Unmet health care needs

Accessibility to health care can be limited for a number of reasons, including cost, distance to the closest health facility and waiting times. The disruption of health services during the pandemic also resulted in unmet health care needs as resources were mobilised to address the crisis and people were encouraged to stay home to reduce virus transmission. Information about unmet health care needs can be sought by using different survey instruments that provide different results. The data presented here rely on the regular Eurostat EU Statistics on Income and Living Conditions (EU-SILC) survey and Eurofound’s Living, working and COVID-19 e-survey.

Based on EU-SILC, most of the population in EU countries reported that they had no unmet medical care needs for financial reasons, geographic reasons or waiting times in 2020 (Figure 7.1). However, in Estonia, nearly 15% of the population reported some unmet medical care needs mainly due to long waiting times. Estonia is unique among EU countries in that people in the highest income group report greater unmet medical care needs than those in the lowest income group. In all other countries, the burden of unmet needs for health care fall mostly on people from low-income households. This is particularly the case in Greece where more than one in six people in the lowest income quintile (17%) reported going without some medical care when they needed it in 2020 compared with only 1% among the highest income quintile. Cost was the main reason for these unmet needs.
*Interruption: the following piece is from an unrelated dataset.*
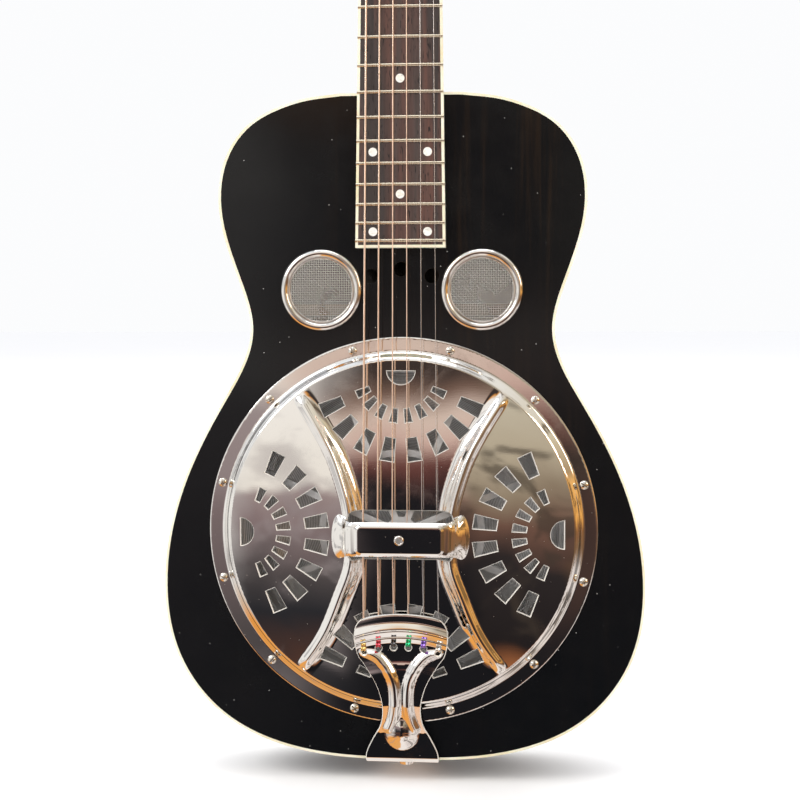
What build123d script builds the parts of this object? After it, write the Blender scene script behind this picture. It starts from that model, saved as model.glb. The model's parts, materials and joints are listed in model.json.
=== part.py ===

In most countries, a larger proportion of the population indicates some unmet needs for dental care than for medical care (Figure 7.2). This is mainly because dental care is only partially included (or not included at all) in public schemes in many countries, so it must either be paid out-of-pocket or covered through purchasing private health insurance. More than 7% of people in Latvia, Portugal and Greece reported unmet needs for dental care in 2020, mainly for financial reasons.

The pandemic put great pressure on Europe’s health systems, and many health services were disrupted in the initial phase and during pandemic peaks. Eurofound’s COVID-19 e-survey provides evidence of the substantial impact that COVID-19 had on unmet care needs at different points in the pandemic. In spring 2022, nearly a fifth of respondents (18%) reported having a medical issue for which they had not yet received examination or treatment. On average, unmet medical care needs remained as high in spring 2022 as in spring 2021 (Figure 7.3). Latvia, Poland and Lithuania are the three countries where people reported the highest unmet needs in spring 2022 Figure 7.3.